━━ Dataset content ━━

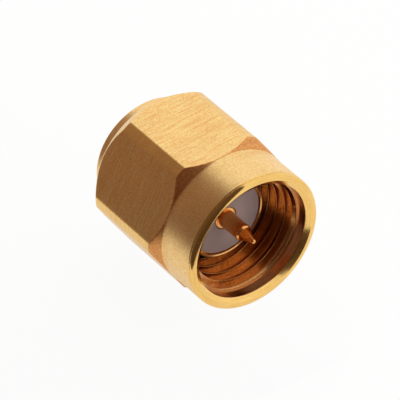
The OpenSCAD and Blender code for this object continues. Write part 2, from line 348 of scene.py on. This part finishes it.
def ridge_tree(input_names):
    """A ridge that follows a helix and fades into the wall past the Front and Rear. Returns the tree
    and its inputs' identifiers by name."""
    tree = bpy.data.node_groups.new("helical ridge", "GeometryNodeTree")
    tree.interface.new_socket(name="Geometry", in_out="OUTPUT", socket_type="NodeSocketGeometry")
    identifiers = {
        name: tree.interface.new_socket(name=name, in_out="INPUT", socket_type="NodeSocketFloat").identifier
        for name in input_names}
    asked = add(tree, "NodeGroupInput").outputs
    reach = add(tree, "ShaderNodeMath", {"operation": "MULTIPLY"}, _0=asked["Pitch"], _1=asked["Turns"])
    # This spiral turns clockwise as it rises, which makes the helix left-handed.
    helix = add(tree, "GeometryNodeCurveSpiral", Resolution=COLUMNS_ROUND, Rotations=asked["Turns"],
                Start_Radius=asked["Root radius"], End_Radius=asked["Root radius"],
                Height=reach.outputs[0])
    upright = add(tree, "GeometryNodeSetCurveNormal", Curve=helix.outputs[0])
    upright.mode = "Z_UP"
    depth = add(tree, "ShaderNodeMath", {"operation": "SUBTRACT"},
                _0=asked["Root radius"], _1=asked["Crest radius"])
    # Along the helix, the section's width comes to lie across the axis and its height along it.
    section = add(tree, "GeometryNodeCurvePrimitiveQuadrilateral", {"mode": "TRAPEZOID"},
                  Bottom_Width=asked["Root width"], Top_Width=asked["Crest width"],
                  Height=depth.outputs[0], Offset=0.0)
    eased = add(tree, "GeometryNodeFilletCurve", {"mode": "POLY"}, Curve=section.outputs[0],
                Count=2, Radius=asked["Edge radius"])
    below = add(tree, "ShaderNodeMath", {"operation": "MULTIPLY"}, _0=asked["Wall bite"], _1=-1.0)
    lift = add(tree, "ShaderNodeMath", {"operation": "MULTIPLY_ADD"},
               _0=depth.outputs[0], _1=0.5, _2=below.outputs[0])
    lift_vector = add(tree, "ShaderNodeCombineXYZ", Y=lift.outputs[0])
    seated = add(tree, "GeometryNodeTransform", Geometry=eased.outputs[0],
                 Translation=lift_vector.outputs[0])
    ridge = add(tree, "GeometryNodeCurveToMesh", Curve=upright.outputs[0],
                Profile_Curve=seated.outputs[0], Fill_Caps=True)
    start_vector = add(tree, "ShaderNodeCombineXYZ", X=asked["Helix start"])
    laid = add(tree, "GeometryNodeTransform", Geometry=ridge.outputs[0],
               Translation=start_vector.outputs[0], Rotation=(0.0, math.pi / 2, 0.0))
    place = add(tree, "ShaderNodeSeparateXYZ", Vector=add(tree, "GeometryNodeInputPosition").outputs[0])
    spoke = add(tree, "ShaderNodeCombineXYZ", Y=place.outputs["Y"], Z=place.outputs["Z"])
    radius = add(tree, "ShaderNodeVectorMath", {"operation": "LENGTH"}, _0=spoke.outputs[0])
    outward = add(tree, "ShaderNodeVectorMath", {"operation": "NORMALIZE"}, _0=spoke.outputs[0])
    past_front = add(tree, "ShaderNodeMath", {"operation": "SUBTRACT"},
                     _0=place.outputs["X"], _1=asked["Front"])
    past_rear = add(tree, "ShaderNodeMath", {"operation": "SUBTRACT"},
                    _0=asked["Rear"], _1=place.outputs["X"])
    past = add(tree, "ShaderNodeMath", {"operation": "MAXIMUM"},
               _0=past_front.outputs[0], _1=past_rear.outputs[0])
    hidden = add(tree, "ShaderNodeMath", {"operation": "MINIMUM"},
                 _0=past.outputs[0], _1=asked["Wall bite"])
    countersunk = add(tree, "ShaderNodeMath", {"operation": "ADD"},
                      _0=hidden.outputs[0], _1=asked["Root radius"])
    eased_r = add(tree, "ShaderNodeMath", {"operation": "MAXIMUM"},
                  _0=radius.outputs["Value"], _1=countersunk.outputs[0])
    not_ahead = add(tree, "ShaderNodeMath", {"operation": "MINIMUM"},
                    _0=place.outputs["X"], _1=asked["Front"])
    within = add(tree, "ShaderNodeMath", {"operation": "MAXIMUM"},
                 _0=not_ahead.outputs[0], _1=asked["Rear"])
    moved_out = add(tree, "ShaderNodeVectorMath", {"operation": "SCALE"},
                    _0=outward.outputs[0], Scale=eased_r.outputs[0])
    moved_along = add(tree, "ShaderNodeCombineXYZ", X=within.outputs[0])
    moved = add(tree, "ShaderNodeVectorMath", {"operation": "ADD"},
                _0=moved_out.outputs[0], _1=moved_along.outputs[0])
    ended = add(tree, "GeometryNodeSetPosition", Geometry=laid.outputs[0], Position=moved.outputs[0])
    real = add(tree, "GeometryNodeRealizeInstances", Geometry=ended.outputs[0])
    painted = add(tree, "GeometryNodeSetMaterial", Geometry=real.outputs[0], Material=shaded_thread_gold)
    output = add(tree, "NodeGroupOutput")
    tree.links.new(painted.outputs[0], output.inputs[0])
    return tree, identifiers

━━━

*Job*
Find the lines holding "This" and list every one.

*Complete output*
The OpenSCAD and Blender code for this object continues. Write part 2, from line 348 of scene.py on. This part finishes it.
    # This spiral turns clockwise as it rises, which makes the helix left-handed.